** start **

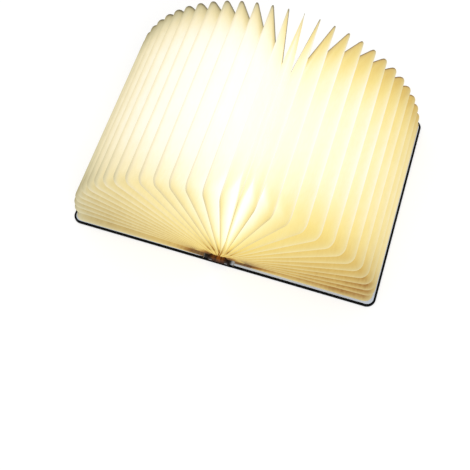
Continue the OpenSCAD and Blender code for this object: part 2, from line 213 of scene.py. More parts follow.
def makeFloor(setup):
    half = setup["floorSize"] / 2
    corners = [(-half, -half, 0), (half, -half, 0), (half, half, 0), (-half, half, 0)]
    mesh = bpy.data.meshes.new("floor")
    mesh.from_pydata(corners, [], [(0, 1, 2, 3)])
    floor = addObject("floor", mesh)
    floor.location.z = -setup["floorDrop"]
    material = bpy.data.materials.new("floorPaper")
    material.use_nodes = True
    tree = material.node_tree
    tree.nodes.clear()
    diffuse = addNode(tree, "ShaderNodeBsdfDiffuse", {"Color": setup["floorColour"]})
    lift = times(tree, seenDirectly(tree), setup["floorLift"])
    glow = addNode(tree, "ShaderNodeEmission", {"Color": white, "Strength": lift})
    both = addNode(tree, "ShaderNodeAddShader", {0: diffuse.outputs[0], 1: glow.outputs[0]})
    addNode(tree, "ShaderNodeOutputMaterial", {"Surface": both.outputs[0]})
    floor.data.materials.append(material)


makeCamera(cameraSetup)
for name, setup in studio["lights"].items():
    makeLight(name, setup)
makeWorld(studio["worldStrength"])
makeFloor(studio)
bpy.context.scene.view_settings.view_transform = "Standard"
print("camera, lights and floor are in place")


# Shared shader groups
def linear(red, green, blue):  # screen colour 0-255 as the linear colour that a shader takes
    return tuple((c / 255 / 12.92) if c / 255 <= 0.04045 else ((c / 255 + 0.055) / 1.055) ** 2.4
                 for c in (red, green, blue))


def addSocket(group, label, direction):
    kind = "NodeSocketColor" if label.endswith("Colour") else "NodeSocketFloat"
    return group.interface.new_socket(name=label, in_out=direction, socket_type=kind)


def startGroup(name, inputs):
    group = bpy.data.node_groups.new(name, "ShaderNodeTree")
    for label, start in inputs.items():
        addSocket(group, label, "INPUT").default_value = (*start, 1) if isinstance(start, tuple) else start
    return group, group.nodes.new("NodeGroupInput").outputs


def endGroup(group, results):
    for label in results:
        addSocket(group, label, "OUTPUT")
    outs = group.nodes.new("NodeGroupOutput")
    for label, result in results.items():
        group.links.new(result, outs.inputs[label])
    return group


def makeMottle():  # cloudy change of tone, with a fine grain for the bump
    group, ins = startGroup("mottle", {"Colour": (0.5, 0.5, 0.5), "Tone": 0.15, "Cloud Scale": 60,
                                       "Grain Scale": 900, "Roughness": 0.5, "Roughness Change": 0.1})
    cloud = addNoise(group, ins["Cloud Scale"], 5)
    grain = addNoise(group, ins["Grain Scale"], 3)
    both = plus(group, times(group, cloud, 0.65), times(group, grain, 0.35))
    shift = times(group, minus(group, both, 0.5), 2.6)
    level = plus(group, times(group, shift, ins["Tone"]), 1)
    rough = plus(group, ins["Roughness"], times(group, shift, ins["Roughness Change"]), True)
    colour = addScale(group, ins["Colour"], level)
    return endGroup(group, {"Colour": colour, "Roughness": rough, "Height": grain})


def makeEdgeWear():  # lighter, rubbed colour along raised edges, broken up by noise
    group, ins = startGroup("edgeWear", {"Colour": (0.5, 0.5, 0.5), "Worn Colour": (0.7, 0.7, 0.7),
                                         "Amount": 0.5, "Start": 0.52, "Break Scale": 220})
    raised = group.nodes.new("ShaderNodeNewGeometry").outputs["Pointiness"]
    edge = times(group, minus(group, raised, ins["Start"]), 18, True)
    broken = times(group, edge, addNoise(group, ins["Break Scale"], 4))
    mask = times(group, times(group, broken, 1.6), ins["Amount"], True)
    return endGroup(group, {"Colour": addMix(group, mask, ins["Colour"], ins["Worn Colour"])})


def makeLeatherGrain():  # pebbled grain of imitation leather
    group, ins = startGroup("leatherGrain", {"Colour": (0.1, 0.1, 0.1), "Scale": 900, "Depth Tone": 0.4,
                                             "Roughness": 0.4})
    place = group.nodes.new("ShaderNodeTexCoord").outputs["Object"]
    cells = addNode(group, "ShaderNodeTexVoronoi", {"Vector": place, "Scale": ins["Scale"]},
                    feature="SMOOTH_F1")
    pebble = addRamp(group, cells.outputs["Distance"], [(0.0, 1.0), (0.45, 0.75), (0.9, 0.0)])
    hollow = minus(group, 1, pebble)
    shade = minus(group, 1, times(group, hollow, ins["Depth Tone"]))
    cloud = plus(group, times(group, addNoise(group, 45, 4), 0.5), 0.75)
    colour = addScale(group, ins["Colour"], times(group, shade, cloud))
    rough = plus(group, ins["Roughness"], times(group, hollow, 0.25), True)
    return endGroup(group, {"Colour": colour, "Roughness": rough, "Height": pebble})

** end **

> _WHAT THE TASK ASKS_
Word for word, reproduce the listing above from its start up to and including the line that has "for c in (red, green, blue))". Give only those lines.

> _THE ANSWER_
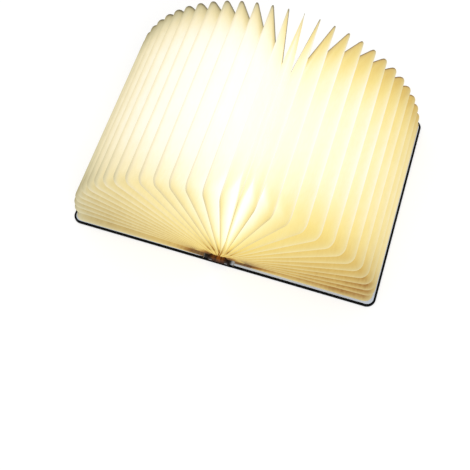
Continue the OpenSCAD and Blender code for this object: part 2, from line 213 of scene.py. More parts follow.
def makeFloor(setup):
    half = setup["floorSize"] / 2
    corners = [(-half, -half, 0), (half, -half, 0), (half, half, 0), (-half, half, 0)]
    mesh = bpy.data.meshes.new("floor")
    mesh.from_pydata(corners, [], [(0, 1, 2, 3)])
    floor = addObject("floor", mesh)
    floor.location.z = -setup["floorDrop"]
    material = bpy.data.materials.new("floorPaper")
    material.use_nodes = True
    tree = material.node_tree
    tree.nodes.clear()
    diffuse = addNode(tree, "ShaderNodeBsdfDiffuse", {"Color": setup["floorColour"]})
    lift = times(tree, seenDirectly(tree), setup["floorLift"])
    glow = addNode(tree, "ShaderNodeEmission", {"Color": white, "Strength": lift})
    both = addNode(tree, "ShaderNodeAddShader", {0: diffuse.outputs[0], 1: glow.outputs[0]})
    addNode(tree, "ShaderNodeOutputMaterial", {"Surface": both.outputs[0]})
    floor.data.materials.append(material)


makeCamera(cameraSetup)
for name, setup in studio["lights"].items():
    makeLight(name, setup)
makeWorld(studio["worldStrength"])
makeFloor(studio)
bpy.context.scene.view_settings.view_transform = "Standard"
print("camera, lights and floor are in place")


# Shared shader groups
def linear(red, green, blue):  # screen colour 0-255 as the linear colour that a shader takes
    return tuple((c / 255 / 12.92) if c / 255 <= 0.04045 else ((c / 255 + 0.055) / 1.055) ** 2.4
                 for c in (red, green, blue))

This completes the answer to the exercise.